Showalter's moves Buck-fire in Mets' winnable loss
WASHINGTON
If there were valid reasons why neither Trevor May nor Seth Lugo appeared in Sunday’s very winnable 4-2 loss to the Nationals, which cost the Mets a four-game sweep, Buck Showalter didn’t really provide them afterward.
Instead, Showalter — with closer Edwin Diaz away for his grandfather’s funeral — gave pretty much the same answer from earlier that morning, when he talked about the importance of making sure both Chasen Shreve and Trevor Williams finally got a chance to pitch in the opening series.
Maybe Showalter felt he was playing with house money Sunday after taking the first three games from the Nationals, who looked well on their way to a 100-loss season. The manager kept expressing his intent to get everyone on the roster involved as soon as possible, and that’s usually a reliable strategy to score points with players after only a few months on the job.
What Showalter needed Sunday, however, was something along the lines of a 10-0 blowout to accomplish that mission. Then it would have been no problem to empty the pen with Shreve and Williams, the latter a long reliever who could have stretched out through the garbage innings.

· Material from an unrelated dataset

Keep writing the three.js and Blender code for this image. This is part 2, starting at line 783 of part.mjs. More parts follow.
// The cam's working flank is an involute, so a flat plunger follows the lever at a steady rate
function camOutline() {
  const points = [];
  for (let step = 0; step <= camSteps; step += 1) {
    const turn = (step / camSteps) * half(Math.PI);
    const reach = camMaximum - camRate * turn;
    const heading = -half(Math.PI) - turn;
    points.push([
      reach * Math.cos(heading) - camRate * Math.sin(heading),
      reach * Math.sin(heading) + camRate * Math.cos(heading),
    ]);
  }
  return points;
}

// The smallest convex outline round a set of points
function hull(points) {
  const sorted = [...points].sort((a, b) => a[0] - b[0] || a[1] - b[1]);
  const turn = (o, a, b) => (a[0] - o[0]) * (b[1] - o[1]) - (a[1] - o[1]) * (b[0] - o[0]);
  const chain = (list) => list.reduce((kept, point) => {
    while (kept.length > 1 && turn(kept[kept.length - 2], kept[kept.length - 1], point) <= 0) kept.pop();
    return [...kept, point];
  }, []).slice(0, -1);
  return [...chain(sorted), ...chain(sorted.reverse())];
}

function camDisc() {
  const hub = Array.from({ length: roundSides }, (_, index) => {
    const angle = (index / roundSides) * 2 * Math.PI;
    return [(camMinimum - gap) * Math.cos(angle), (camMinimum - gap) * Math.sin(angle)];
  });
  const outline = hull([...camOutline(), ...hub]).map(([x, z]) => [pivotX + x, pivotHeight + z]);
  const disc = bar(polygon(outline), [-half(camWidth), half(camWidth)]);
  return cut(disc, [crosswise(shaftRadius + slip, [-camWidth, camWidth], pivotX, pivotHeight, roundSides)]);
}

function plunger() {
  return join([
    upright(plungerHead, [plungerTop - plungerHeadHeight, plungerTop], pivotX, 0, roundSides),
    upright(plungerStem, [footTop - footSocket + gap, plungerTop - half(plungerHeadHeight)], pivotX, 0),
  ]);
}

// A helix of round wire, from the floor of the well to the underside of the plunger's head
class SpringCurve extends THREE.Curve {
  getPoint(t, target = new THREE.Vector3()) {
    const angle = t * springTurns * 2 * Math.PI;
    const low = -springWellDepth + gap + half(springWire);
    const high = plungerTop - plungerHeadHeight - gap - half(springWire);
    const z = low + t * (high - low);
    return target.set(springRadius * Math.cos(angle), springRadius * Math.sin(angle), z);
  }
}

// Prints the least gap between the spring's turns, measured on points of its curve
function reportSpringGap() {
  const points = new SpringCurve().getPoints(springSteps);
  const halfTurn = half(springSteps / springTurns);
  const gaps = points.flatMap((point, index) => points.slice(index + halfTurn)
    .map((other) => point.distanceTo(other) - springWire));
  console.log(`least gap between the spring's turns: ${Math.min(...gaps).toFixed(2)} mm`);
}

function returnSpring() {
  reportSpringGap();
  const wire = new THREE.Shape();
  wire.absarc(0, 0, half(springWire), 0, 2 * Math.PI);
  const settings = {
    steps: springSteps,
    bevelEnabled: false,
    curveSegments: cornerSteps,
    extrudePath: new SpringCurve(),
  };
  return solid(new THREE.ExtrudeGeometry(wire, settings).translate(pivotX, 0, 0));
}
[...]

But that’s not what happened. The Mets found themselves clinging to a 2-1 lead after a superb start by Carlos Carrasco, who retired the final 15 Nationals he faced. Showalter stuck with his pregame plan anyway. To the manager’s credit, part of it worked. Shreve got three outs (along with Tomas Nido cutting down a would-be base-stealer to end the seventh) before giving up a leadoff single to the lefty-hitting Yadiel Hernandez to open the eighth.
All good. Right up to the point when Williams trotted in from the bullpen, rather than May (seen warming in the seventh) or maybe even Adam Ottavino. As we understand it, Williams is not meant to be a high-leverage option. He seems to have that impression as well.
“I’m always going to be ready, regardless of high-leverage or low-leverage,” he said. “But outings like today, early in the year, high leverage is going to help us moving forward so that the first time a high-leverage spot comes, it isn’t September, August or October. It was a good learning moment today.”
In other words, Williams didn’t know why he was in there either. And as for the month, the April games count, too. This isn’t the Grapefruit League anymore. The general rule is when you have a game in your hand, go to your best options to win that game. Learning moments are for Syracuse or Binghamton.
And making sure everyone on the roster plays? Maybe to keep Little League parents happy, but that can’t be the primary goal for the first series of the season. There’s plenty of time left for that. The Nationals, as weak as they are, still have two or three players who can hurt you, including Nelson Cruz, who hit career homer No. 450 in the first inning and added the tiebreaking two-run single off Williams.
“I know it’s a result-oriented business,” Showalter said, “but if you look at the type of balls they gave up and the job that Chasen did, and really Trevor, I’m really happy with it.”
Showalter isn’t totally off base in his assessment. Williams surrendered only two solid singles in that deciding eighth.
But all that traffic on the basepaths set up the defensive circus that followed, with Pete Alonso the ringleader.
On Saturday night, Showalter went with Dominic Smith’s superior glove at first base and Alonso at DH. For Sunday, however, he reversed it and got burned.
The Nationals tied the score when Lucius Fox poked a safety-squeeze bunt up the first-base side and Alonso failed to deliver his underhand throw to the plate in time to get speedy pinch runner Dee Strange-Gordon. Could Smith have gotten the ball there any quicker? Possibly.
One out later, Alonso sabotaged a potential double-play grounder by flinging his throw wide of second base, pulling Francisco Lindor off the bag. With the bases loaded, Alonso did get a forceout at the plate on Juan Soto’s bouncer, but Cruz followed with the game-winning single.
“It’s good to win the first series of the year, but dropping this one late kind of stinks,” Alonso said. “Especially for me. I didn’t want to do that. When I go out there, I don’t want to let anyone down, especially anyone in the locker room. But after not making the play there, I let the team down, and as a result, we lost the game.”
Losing happens. That’s not the part that stings most about dropping the series finale. For the Mets, and Showalter, it’s knowing they should have won.